The remainder of Henry's reign was anticlimactic. Anne Boleyn lasted only three years before her execution; she was replaced by Jane Seymour, who laid Henry's dynastic problems to rest with the birth of Edward VI. Fragmented noble factions involved in the Wars of the Roses found themselves reduced to vying for the king's favor in court. Reformist factions won the king's confidence and vastly benefiting from Henry's dissolution of the monasteries, as monastic lands and revenues went either to the crown or the nobility. The royal staff continued the rise in status that began under Henry VII, eventually to rival the power of the nobility. Two men, in particular, were prominent figures through the latter stages of Henry's reign: Thomas Cromwell and Thomas Cranmer. Cromwell, an efficient administrator, succeeded Wolsey as Lord Chancellor, creating new governmental departments for the varying types of revenue and establishing parish priest's duty of recording births, baptisms, marriages and deaths.

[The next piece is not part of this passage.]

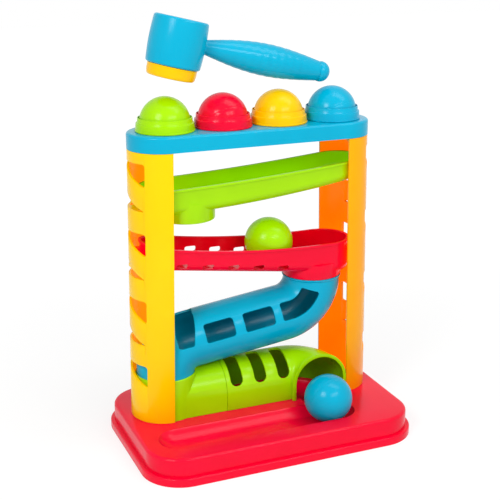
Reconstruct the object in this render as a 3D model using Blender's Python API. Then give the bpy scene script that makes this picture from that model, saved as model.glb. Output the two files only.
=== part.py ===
"""Ball pounding bench: a moulded toy tower. A hammer drives four balls through soft collars in the deck,
and they roll down two ramps, a chute and a tunnel into the trough of the base.

X runs along the base, the front faces -Y and Z is up. The origin is on the floor, under the base's middle.
"""
import bpy
import bmesh
from math import atan, cos, degrees, pi, radians, sin, sqrt
from mathutils import Matrix, Vector

MM = 0.001

# General fits
FIT_GAP = 0.3 * MM
CUT_OVERRUN = 3 * MM
SHARP_ANGLE = 35
WELD_SINK = 0.5 * MM
WELD_REACH = 0.002 * MM
BALL_DIAMETER = 45 * MM
BALL_PLAY = 1.2 * MM

# Base tray
BASE_END_MARGIN = 13 * MM
BASE_DEPTH = 168 * MM
BASE_CORNER = 37 * MM
BASE_HEIGHT = 24.6 * MM
FLANGE_HEIGHT = 7.5 * MM
FLANGE_STEP = 3.9 * MM
FLANGE_EDGE = 1.4 * MM
BASE_WALL = 2.4 * MM
BASE_EDGE = 3 * MM
TOWER_SETBACK = 20.5 * MM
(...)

Cranmer, Archbishop of Canterbury, dealt with and guided changes in ecclesiastical policy and oversaw the dissolution of the monasteries.
Henry VIII built upon the innovations instituted by his father. The break with Rome, coupled with an increase in governmental bureaucracy, led to the royal supremacy that would last until the execution of Charles I and the establishment of the Commonwealth one hundred years after Henry's death. Henry was beloved by his subjects, facing only one major insurrection, the Pilgrimage of Grace, enacted by the northernmost counties in retaliation to the break with Rome and the poor economic state of the region. History remembers Henry in much the same way as Piero Pasqualigo, a Venetian ambassador: "... he is in every respect a most accomplished prince."